● **Stated exercise**
Pull every "axes" line out of the data below.

/---

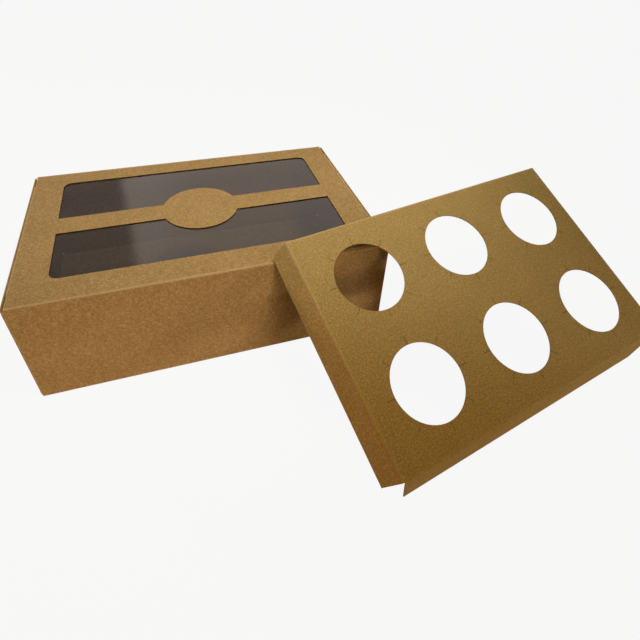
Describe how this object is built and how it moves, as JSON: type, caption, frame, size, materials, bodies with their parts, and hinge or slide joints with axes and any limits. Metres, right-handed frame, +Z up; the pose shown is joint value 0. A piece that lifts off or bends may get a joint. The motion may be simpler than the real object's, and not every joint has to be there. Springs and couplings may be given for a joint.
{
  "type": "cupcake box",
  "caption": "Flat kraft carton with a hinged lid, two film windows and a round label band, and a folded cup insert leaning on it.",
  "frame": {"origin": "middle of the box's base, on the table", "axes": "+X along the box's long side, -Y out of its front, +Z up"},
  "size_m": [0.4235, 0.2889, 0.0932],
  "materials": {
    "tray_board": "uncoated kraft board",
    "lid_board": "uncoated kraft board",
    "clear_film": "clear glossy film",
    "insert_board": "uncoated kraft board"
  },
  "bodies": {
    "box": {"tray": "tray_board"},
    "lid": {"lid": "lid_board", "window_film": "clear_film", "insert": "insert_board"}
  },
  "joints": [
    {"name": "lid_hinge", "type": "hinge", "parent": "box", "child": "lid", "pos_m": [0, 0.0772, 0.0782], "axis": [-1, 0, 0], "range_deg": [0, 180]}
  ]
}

\---
/---

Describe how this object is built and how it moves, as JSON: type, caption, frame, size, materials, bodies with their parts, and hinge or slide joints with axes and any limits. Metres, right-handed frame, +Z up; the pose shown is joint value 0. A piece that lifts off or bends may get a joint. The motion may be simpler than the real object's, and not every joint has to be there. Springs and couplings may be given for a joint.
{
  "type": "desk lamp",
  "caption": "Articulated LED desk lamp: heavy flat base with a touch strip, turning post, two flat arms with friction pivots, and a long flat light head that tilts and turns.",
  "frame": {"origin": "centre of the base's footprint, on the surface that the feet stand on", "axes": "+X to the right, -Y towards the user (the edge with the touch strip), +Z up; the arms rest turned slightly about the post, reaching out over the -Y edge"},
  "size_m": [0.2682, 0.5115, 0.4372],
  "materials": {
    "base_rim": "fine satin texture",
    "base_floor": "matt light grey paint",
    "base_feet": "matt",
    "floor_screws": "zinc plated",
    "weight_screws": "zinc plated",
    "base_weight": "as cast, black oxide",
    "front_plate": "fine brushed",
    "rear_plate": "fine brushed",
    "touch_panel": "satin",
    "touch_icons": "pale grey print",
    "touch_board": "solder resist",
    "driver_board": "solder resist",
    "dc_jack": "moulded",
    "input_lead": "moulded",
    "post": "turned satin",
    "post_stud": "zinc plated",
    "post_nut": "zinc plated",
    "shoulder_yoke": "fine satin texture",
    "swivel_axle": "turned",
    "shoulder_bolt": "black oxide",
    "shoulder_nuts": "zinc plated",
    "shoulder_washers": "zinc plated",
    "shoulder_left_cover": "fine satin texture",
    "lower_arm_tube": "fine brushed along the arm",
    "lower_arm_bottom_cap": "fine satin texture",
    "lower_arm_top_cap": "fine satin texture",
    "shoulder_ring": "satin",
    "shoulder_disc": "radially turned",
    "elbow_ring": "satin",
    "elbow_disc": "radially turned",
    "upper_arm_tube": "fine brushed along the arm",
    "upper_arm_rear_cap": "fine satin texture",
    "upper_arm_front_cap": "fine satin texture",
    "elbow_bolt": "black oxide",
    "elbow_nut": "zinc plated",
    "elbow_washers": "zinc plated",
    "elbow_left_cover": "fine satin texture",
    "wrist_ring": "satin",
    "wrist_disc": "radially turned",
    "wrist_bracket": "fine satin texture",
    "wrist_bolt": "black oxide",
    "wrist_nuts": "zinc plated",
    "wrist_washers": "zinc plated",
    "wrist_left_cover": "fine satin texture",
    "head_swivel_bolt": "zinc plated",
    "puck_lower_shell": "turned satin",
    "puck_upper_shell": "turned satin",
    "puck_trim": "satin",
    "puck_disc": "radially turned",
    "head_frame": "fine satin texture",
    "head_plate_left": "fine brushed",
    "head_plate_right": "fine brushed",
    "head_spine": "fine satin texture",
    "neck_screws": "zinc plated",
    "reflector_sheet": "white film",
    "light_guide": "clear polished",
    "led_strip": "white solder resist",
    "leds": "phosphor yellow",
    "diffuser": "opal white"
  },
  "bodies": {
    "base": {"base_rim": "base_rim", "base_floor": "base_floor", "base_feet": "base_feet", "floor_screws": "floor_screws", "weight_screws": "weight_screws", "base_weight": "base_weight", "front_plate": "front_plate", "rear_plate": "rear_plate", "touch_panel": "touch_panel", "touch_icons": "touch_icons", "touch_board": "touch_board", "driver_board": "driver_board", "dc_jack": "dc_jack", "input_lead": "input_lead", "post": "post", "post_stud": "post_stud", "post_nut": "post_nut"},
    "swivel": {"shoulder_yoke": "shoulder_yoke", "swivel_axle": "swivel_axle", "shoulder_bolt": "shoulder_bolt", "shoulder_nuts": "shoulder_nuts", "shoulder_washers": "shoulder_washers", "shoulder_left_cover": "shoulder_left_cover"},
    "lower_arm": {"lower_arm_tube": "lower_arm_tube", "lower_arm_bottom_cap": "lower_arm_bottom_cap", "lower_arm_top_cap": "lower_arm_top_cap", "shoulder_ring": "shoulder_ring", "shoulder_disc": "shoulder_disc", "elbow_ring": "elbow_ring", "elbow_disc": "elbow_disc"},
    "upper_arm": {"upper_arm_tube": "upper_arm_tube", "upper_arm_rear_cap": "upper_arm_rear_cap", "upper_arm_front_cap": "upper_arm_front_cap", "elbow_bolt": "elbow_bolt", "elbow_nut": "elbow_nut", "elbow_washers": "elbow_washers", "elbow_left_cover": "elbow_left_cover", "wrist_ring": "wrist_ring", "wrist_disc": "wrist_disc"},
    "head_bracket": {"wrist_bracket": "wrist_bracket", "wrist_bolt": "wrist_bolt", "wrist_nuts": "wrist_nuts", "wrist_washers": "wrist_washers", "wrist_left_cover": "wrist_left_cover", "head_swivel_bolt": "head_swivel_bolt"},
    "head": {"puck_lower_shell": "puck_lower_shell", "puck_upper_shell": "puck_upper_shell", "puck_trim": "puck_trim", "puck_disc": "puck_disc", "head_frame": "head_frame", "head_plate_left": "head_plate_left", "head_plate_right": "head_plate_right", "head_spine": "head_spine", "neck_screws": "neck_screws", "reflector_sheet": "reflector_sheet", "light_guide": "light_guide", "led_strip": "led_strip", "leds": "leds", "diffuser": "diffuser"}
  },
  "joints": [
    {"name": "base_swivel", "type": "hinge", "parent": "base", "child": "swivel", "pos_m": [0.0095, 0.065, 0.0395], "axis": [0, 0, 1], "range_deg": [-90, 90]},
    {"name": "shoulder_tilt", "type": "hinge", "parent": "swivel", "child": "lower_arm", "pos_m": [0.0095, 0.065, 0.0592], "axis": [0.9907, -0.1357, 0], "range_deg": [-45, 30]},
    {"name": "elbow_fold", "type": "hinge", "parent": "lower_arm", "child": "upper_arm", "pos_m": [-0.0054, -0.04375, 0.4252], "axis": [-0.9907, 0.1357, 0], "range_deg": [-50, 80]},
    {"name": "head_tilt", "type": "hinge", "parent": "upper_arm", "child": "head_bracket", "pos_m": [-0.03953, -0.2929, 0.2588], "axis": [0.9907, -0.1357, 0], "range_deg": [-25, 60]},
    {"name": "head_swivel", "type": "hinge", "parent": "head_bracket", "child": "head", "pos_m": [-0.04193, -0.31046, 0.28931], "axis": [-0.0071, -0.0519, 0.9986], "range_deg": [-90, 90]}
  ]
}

\---

● **Full response**
Describe how this object is built and how it moves, as JSON: type, caption, frame, size, materials, bodies with their parts, and hinge or slide joints with axes and any limits. Metres, right-handed frame, +Z up; the pose shown is joint value 0. A piece that lifts off or bends may get a joint. The motion may be simpler than the real object's, and not every joint has to be there. Springs and couplings may be given for a joint.
  "frame": {"origin": "middle of the box's base, on the table", "axes": "+X along the box's long side, -Y out of its front, +Z up"},
Describe how this object is built and how it moves, as JSON: type, caption, frame, size, materials, bodies with their parts, and hinge or slide joints with axes and any limits. Metres, right-handed frame, +Z up; the pose shown is joint value 0. A piece that lifts off or bends may get a joint. The motion may be simpler than the real object's, and not every joint has to be there. Springs and couplings may be given for a joint.
  "frame": {"origin": "centre of the base's footprint, on the surface that the feet stand on", "axes": "+X to the right, -Y towards the user (the edge with the touch strip), +Z up; the arms rest turned slightly about the post, reaching out over the -Y edge"},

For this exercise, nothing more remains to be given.